In “An Opinionated Guide to ML Research”, John Schulman endorses what he calls goal-driven rather than idea-driven research. A month observing goal-driven biology language models research at the Arc Institute as an intern has cemented my impression that this is good advice.

Idea-driven research, in Schulman’s categorization, involves “[following] some sector of the literature”, and “[a]s you read a paper showing how to do X, you have an idea of how to do X even better. Then you embark on a project to test your idea.” On the other hand, in goal-driven research, you “[d]evelop a vision of some new AI capabilities you’d like to achieve, and solve problems that bring you closer to that goal.” You “test a variety of existing methods from the literature, and then you develop your own methods that improve on them”.

Idea-driven research, he says, comes with “a high risk of getting scooped”, as “[r]esearchers around the world are reading the same literature, which leads them to similar ideas”. But goal-driven research “will give you a perspective that’s differentiated from the rest of the community”. Schulman cites his own example: during his PhD, he was focused on robotic locomotion. When the DeepMind Atari DQN paper came out, “many people jumped on the bandwagon and tried to develop better versions of Q-learning and apply them to the Atari domain”. But Schulman had already explored Q-learning and concluded it wasn’t a good fit for the locomotion capabilities he was targeting. So, he continued working on policy gradient methods and eventually developed the extremely successful PPO, whose variants are still the RL algorithms used in frontier LLMs.

Goal-driven research comes with two other benefits:

  • It’s more motivating: “You can wake up every morning and imagine achieving your goal—what the result would look like and how you would feel.”
  • It enables “a team of researchers to work together and attack different aspects of the problem, whereas idea-driven research is most effectively carried out by ‘teams’ of 1-2 people”.

On his podcast with Abhishaike Mahajan, Sergey Ovchinnikov also (implicitly) attributes his creativity to goal-driven research:

Abhi: I’m curious. I think you’re often… whenever people think of Sergey Ovchinnikov, they often think of deeply creative papers. I think papers that you wouldn’t really expect to come from any other people. Do you think there’s an aspect to… do you think a lot of your quote unquote, alpha as a researcher comes from your background in Phylogenetics and that people who work at Isomorphic and EvoScale could stand to learn a little bit more about phylogeny?

Sergey: I don’t know if that’s where it’s coming from, but I guess for me, I guess my big goal in life has always been to come up with a unified model of protein evolution that accounts for all these different effects. And so what may appear to be creativity is just trying to tackle every part of the problem. Like for example, we’re trying to extract evolution signal, but then we also need to think about alignments of sequences, right? So for example, maybe we’re extracting the wrong coevolution signal because sequences are misaligned. And so we venture into the alignment problem. But then once you start thinking about alignments, then you’re like, well, how do you know you got the right alignment? Yeah. Well there, that’s where it’s like, well, maybe a structure prediction model could tell you that the alignment’s correct or not. Right. And so… I guess what you could say, what may look like creativity, it’s all just trying to solve this unified model problem, I guess. That would be one way to put it.

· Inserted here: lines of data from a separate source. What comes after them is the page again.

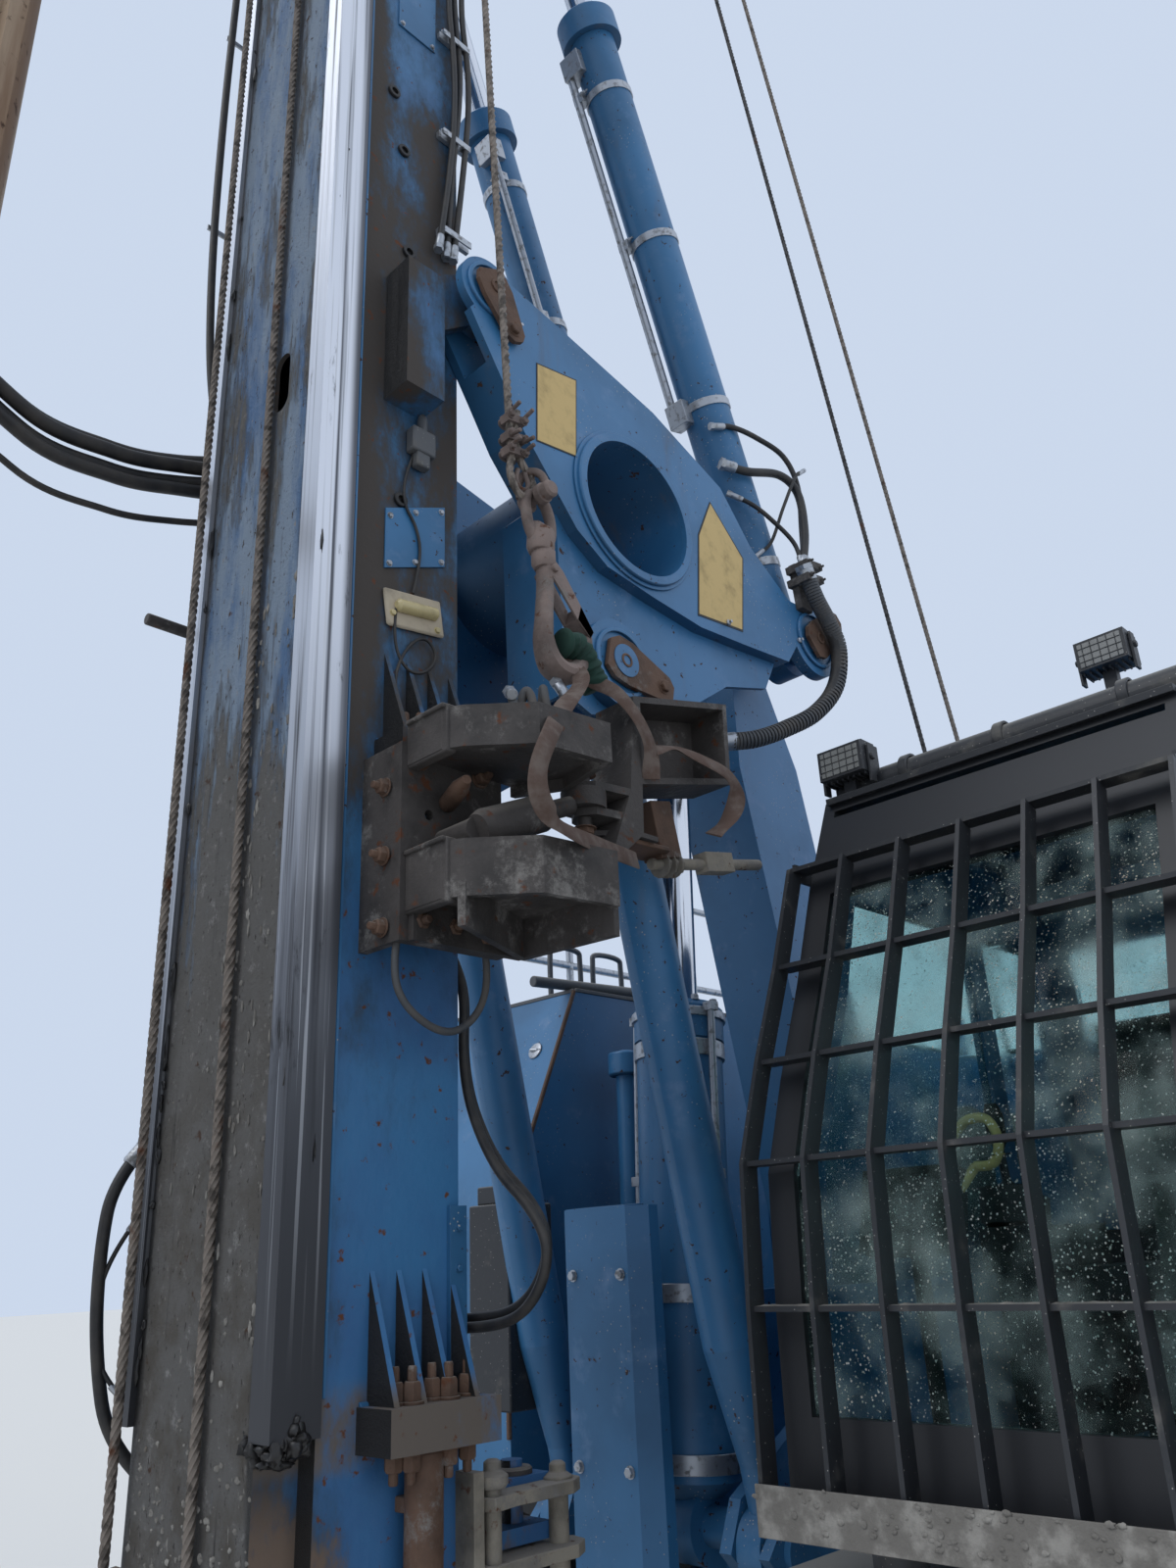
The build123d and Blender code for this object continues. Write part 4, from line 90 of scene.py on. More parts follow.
def place_camera():
    """Camera at the photograph's place, angle and lens."""
    data = bpy.data.cameras.new("camera")
    data.sensor_width = SENSOR
    data.lens = SENSOR * FOCAL_PX / FRAME_HEIGHT_PX
    data.clip_start = 0.05
    data.clip_end = 400
    camera = bpy.data.objects.new("camera", data)
    bpy.context.scene.collection.objects.link(camera)
    level = Vector((-sin(CAMERA_AZIMUTH), cos(CAMERA_AZIMUTH), 0))
    right = level.cross(Vector((0, 0, 1)))
    ahead = level * cos(CAMERA_PITCH) + Vector((0, 0, sin(CAMERA_PITCH)))
    up = right.cross(ahead)
    rolled = right * cos(CAMERA_ROLL) + up * sin(CAMERA_ROLL)
    top = rolled.cross(ahead)
    turn = Matrix((rolled, top, -ahead)).transposed().to_4x4()
    camera.matrix_world = Matrix.Translation(CAMERA_PLACE) @ turn
    bpy.context.scene.camera = camera


class Look:
    """Node graph of one procedural material, built a layer at a time."""

    def __init__(self, name, colour, rough=0.5, metal=0.0):
        self.mat = bpy.data.materials.new(name)
        self.mat.use_nodes = True
        self.tree = self.mat.node_tree
        self.shader = self.tree.nodes["Principled BSDF"]
        self.shader.inputs["Metallic"].default_value = metal
        self.where = self.node("ShaderNodeTexCoord").outputs["Object"]
        self.colour = self.rgb(colour)
        self.rough = self.value(rough)
        self.height = None

    def node(self, kind, **settings):
        made = self.tree.nodes.new(kind)
        for key, setting in settings.items():
            setattr(made, key, setting)
        return made

    def link(self, out, into):
        self.tree.links.new(out, into)

    def rgb(self, colour):
        made = self.node("ShaderNodeRGB")
        made.outputs[0].default_value = (*colour, 1)
        return made.outputs[0]

    def value(self, number):
        made = self.node("ShaderNodeValue")
        made.outputs[0].default_value = number
        return made.outputs[0]

    def stretched(self, stretch):
        if stretch == (1, 1, 1):
            return self.where
        scaled = self.node("ShaderNodeMapping")
        scaled.inputs["Scale"].default_value = stretch
        self.link(self.where, scaled.inputs["Vector"])
        return scaled.outputs[0]

    def noise(self, scale, detail=4, stretch=(1, 1, 1), rough=0.6):
        made = self.node("ShaderNodeTexNoise")
        made.inputs["Scale"].default_value = scale
        made.inputs["Detail"].default_value = detail
        made.inputs["Roughness"].default_value = rough
        self.link(self.stretched(stretch), made.inputs["Vector"])
        return made.outputs["Fac"]

    def cells(self, scale, stretch=(1, 1, 1)):
        made = self.node("ShaderNodeTexVoronoi")
        made.inputs["Scale"].default_value = scale
        self.link(self.stretched(stretch), made.inputs["Vector"])
        return made.outputs["Distance"]

    def fade(self, source, low, high):
        """Share from 0 at low to 1 at high, smooth between."""
        made = self.node("ShaderNodeMapRange", interpolation_type="SMOOTHSTEP")
        made.inputs["From Min"].default_value = low
        made.inputs["From Max"].default_value = high
        self.link(source, made.inputs["Value"])
        return made.outputs[0]

    def math(self, kind, a, b):
        made = self.node("ShaderNodeMath", operation=kind)
        for source, socket in ((a, made.inputs[0]), (b, made.inputs[1])):
            if isinstance(source, (int, float)):
                socket.default_value = source
            else:
                self.link(source, socket)
        return made.outputs[0]

    def along(self, axis):
        split = self.node("ShaderNodeSeparateXYZ")
        self.link(self.where, split.inputs[0])
        return split.outputs[axis]

    def facing(self, axis):
        split = self.node("ShaderNodeSeparateXYZ")
        self.link(self.node("ShaderNodeNewGeometry").outputs["Normal"], split.inputs[0])
        return split.outputs[axis]

    def layer(self, share, colour, rough=None):
        """Lays a colour, and a roughness, over what is there by a share."""
        mixed = self.node("ShaderNodeMix", data_type="RGBA")
        self.link(share, mixed.inputs[0])
        self.link(self.colour, mixed.inputs[6])
        if isinstance(colour, tuple):
            mixed.inputs[7].default_value = (*colour, 1)
        else:
            self.link(colour, mixed.inputs[7])
        self.colour = mixed.outputs[2]
        if rough is not None:
            blended = self.node("ShaderNodeMix")
            self.link(share, blended.inputs[0])
            self.link(self.rough, blended.inputs[2])
            blended.inputs[3].default_value = rough
            self.rough = blended.outputs[0]
        return self

    def raise_by(self, source, amount):
        scaled = self.math("MULTIPLY", source, amount)
        self.height = scaled if self.height is None else self.math("ADD", self.height, scaled)
        return self

    def done(self, strength=0.6, distance=0.01):
        self.link(self.colour, self.shader.inputs["Base Color"])
        self.link(self.rough, self.shader.inputs["Roughness"])
        if self.height is not None:
            bump = self.node("ShaderNodeBump")
            bump.inputs["Strength"].default_value = strength
            bump.inputs["Distance"].default_value = distance
            self.link(self.height, bump.inputs["Height"])
            self.link(bump.outputs[0], self.shader.inputs["Normal"])
        return self.mat


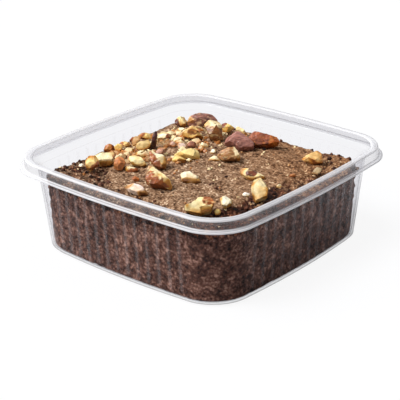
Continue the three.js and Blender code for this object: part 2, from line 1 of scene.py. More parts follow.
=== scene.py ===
"""Chocolate brownie with chopped walnuts, filling its own clear square tub.

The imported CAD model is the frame. Each class below holds one sub-assembly with its
sizes in millimetres, builds its meshes and dresses them; the meshes are in metres.
"""

import logging
import math
from dataclasses import dataclass, field
from enum import Enum
from typing import Any, Iterator, Sequence

import bpy
import numpy as np
from mathutils import Matrix, Vector


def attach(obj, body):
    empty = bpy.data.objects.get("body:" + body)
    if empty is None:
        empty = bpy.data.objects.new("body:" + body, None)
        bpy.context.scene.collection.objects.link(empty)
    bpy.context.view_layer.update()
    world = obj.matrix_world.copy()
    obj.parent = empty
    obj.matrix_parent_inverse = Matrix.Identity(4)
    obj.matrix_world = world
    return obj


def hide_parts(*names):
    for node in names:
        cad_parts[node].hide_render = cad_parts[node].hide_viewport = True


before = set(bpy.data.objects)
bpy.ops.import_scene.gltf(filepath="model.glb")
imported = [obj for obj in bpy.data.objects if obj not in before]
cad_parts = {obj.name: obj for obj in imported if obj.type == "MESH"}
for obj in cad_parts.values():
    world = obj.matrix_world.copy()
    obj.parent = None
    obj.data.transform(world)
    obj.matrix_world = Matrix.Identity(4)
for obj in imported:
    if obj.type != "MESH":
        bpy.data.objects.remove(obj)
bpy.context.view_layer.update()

log = logging.getLogger("brownie")
MM = 0.001
BODY = "root"
CELL_ORIGIN = 1000.0  # keeps the numbers of noise cells above zero
CELL_STEPS = (73856093, 19349663, 83492791)
SEED_STEP = 97561
WORD = 0xFFFFFFFF
FACING_X = (1, 0, -1, 0)  # where the four sides look, from +X on
FACING_Y = (0, 1, 0, -1)
FULL_TURN = 6.283

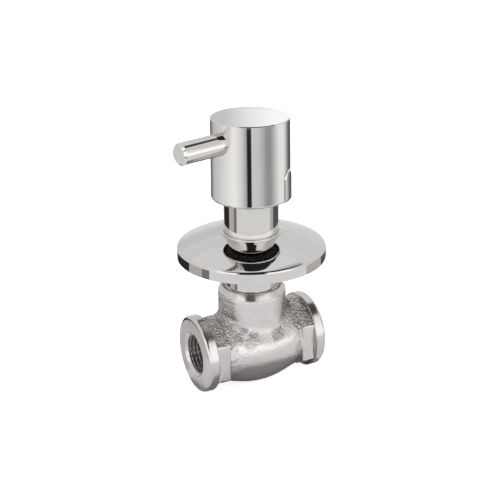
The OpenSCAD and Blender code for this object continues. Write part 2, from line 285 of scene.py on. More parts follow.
def casting_field(points):
    """Negative inside the casting. The belly swells as a cosine between the hexagons, the neck rises from
    it through a fillet, two hexagon prisms close its ends, and the chambers, passages and seats for the
    turned parts are taken out."""
    x, y, z = points[..., 0], points[..., 1], points[..., 2]
    along = np.abs(x)
    about_pipe = np.hypot(y, z)
    about_spindle = np.hypot(x, y)
    belly = np.maximum(about_pipe - belly_radius(along), along - HEX_END + 0.5)
    neck = np.maximum(about_spindle - NECK_R, np.maximum(z - NECK_LIP, -z))
    cast = soft_min(belly, neck, 2.6)
    flats = [np.abs(y * math.cos(a) + z * math.sin(a)) - HEX_FLATS / 2
             for a in np.radians([0, 60, 120])]
    prism = soft_max(soft_max(flats[0], flats[1], 0.5), flats[2], 0.5)
    ends = np.maximum(along - HEX_END, HEX_START - along)
    cast = soft_min(cast, soft_max(prism, ends, 0.5), 0.6)
    marks = sand_marks(points)
    cast = cast - marks * (0.2 * grain(points, 1.5, 3) + 0.13 * grain(points, 0.8, 5))
    cast = cast - 0.07 * grain(points, 7.0, 7)
    ports = np.maximum(about_pipe - LINER_R, PORT_END - 0.6 - along)
    way_in = np.maximum(np.hypot(y, z + PASSAGE_RISE) - PASSAGE_R, np.maximum(x, -PORT_END - x))
    way_out = np.maximum(np.hypot(y, z - PASSAGE_RISE) - PASSAGE_R, np.maximum(-x, x - PORT_END))
    lower = np.maximum(about_spindle - LOWER_CHAMBER_R,
                       np.maximum(z + FLOOR_THICKNESS, LOWER_CHAMBER_Z - z))
    seat = np.maximum(about_spindle - SEAT_R, np.abs(z) - FLOOR_THICKNESS - 1)
    chamber = np.maximum(about_spindle - CHAMBER_R,
                         np.maximum(z - CHAMBER_TOP, FLOOR_THICKNESS - z))
    tapped = np.maximum(about_spindle - TAPPING_R - 1.2, CHAMBER_TOP - 1 - z)
    socket = np.maximum(about_spindle - SOCKET_R - 1.2, SHOULDER_Z - 1 - z)
    hollow = np.minimum.reduce([ports, way_in, way_out, lower, seat, chamber, tapped, socket])
    return np.maximum(cast, -hollow)


def surface_net(field, low, high, step):
    """The surface where a field is zero, as points and faces of four corners. Each cell of the grid that
    the surface crosses gets one point, the mean of the crossings on its twelve edges, and each grid edge
    that it crosses gets a face between the four cells round it. Two steps down the field's slope then
    bring the points onto the surface."""
    axes = [np.arange(low[k], high[k] + step, step) for k in range(3)]
    at = np.stack(np.meshgrid(*axes, indexing="ij"), -1)
    value = field(at)
    inside = value < 0
    corners = np.array([[i, j, k] for i in (0, 1) for j in (0, 1) for k in (0, 1)])
    cells = tuple(n - 1 for n in inside.shape)
    count = sum(inside[i:i + cells[0], j:j + cells[1], k:k + cells[2]].astype(int)
                for i, j, k in corners)
    mixed = np.argwhere((count > 0) & (count < 8))
    index = np.full(cells, -1)
    index[tuple(mixed.T)] = np.arange(len(mixed))
    values = np.stack([value[tuple((mixed + c).T)] for c in corners], 1)
    total, hits = np.zeros((len(mixed), 3)), np.zeros((len(mixed), 1))
    for a in range(8):
        for b in range(a + 1, 8):
            if np.abs(corners[a] - corners[b]).sum() != 1:
                continue
            va, vb = values[:, a:a + 1], values[:, b:b + 1]
            crossed = (va < 0) != (vb < 0)
            t = np.where(crossed, va / np.where(crossed, va - vb, 1), 0)
            total += crossed * (corners[a] + t * (corners[b] - corners[a]))
            hits += crossed
    points = np.array([axis[0] for axis in axes]) + (mixed + total / hits) * step
    faces = []
    for k in range(3):
        u, v = (k + 1) % 3, (k + 2) % 3
        first = [slice(0, n - 1) if m == k else slice(1, n - 1) for m, n in enumerate(inside.shape)]
        second = list(first)
        second[k] = slice(1, inside.shape[k])
        a, b = inside[tuple(first)], inside[tuple(second)]
        where = np.argwhere(a != b) + np.array([0 if m == k else 1 for m in range(3)])
        outward = a[a != b]
        eu, ev = np.eye(3, dtype=int)[u], np.eye(3, dtype=int)[v]
        ring = np.stack([index[tuple(w.T)] for w in (where - eu - ev, where - ev, where, where - eu)], 1)
        faces.append(np.where(outward[:, None], ring, ring[:, ::-1]))
    for _ in range(2):
        here = field(points)
        slope = np.stack([field(points + step * 0.1 * e) - here for e in np.eye(3)], 1) / (step * 0.1)
        move = here[:, None] * slope / np.maximum((slope ** 2).sum(1, keepdims=True), 0.25)
        points = points - np.clip(move, -0.4 * step, 0.4 * step)
    return points, np.vstack(faces)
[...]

And finally, on his podcast with Dwarkesh Patel, Dario Amodei says that the germ of his wildly counterintuitive ML scaling laws finding was planted while doing “make number go up” research:

So I joined Andrew Ng’s group at Baidu. I had been in a different field and this was my first experience with AI and it was a bit different from a lot of the academic style research that was going on elsewhere in the world.

I kind of got lucky in that the task that was given to me and the other folks there. It was just to make the best speech recognition system that you can.

There was a lot of data available, there were a lot of GPUs available. It posed the problem in a way that was amenable to discovering that kind of scaling was a solution. That’s very different from being a postdoc whose job is to come up with an idea that seems clever and new and makes your mark as someone who’s invented something.

I just tried the simplest experiments. I was just fiddling with some dials. I was like, try adding more layers to the RNN, try training it for longer, what happens? How long does it take to overfit? What if I add new data and repeat it less times? And I just saw these very consistent patterns.

I didn’t really know that this was unusual or that others weren’t thinking in this way.